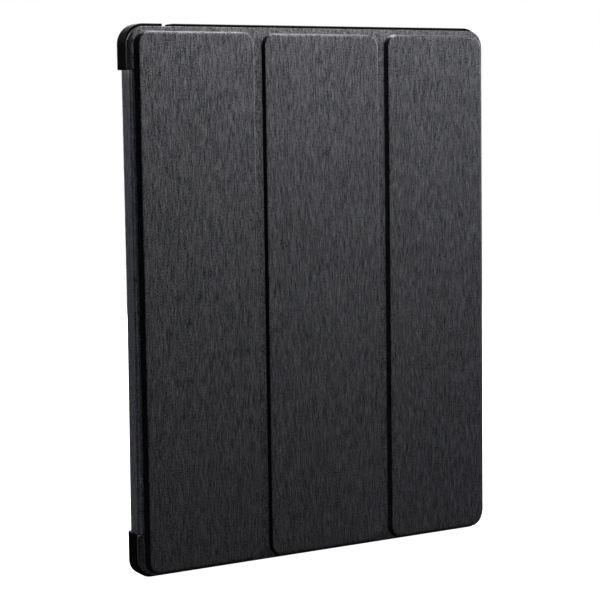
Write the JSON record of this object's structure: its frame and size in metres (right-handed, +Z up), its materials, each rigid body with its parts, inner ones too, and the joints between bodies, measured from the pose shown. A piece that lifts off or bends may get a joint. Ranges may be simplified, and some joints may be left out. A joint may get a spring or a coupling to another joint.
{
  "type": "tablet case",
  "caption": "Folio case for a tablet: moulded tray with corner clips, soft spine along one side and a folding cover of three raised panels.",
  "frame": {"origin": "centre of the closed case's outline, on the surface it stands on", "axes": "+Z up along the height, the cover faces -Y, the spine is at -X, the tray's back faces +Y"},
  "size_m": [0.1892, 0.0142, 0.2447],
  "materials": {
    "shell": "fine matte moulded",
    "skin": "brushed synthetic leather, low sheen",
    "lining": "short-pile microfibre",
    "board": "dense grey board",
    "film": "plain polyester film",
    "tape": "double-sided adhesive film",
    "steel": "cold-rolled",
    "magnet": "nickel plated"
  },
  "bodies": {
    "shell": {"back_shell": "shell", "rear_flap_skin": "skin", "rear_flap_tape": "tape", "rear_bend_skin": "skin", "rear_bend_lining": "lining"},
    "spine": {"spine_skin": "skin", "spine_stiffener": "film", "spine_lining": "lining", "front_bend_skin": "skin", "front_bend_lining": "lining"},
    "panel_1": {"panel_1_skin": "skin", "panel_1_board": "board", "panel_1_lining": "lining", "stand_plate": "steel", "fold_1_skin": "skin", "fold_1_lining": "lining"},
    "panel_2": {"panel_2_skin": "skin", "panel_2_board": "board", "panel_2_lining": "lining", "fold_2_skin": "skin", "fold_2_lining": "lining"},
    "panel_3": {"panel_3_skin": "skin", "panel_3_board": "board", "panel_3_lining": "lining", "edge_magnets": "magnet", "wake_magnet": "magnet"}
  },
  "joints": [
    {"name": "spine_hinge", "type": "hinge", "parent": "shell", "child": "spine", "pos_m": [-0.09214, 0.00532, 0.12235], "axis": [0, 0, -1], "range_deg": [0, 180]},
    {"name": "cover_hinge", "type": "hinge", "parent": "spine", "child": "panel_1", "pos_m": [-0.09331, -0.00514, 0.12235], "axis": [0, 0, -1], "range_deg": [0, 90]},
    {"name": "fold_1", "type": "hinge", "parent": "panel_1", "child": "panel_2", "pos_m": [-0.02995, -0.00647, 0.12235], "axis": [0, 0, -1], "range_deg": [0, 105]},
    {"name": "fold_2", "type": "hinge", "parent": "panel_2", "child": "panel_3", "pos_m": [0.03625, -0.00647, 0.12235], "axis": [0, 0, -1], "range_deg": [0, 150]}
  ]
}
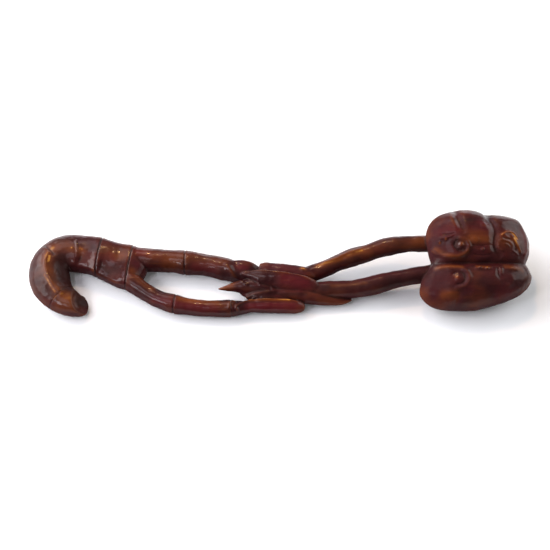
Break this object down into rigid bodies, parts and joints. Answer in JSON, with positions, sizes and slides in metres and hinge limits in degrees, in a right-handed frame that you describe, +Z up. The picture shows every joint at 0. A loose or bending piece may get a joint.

_ _ _

Show every line of the listing in which the string "materials" can be found.

Solution to the exercise ->
Write the JSON record of this object's structure: its frame and size in metres (right-handed, +Z up), its materials, each rigid body with its parts, inner ones too, and the joints between bodies, measured from the pose shown. A piece that lifts off or bends may get a joint. Ranges may be simplified, and some joints may be left out. A joint may get a spring or a coupling to another joint.
  "materials": {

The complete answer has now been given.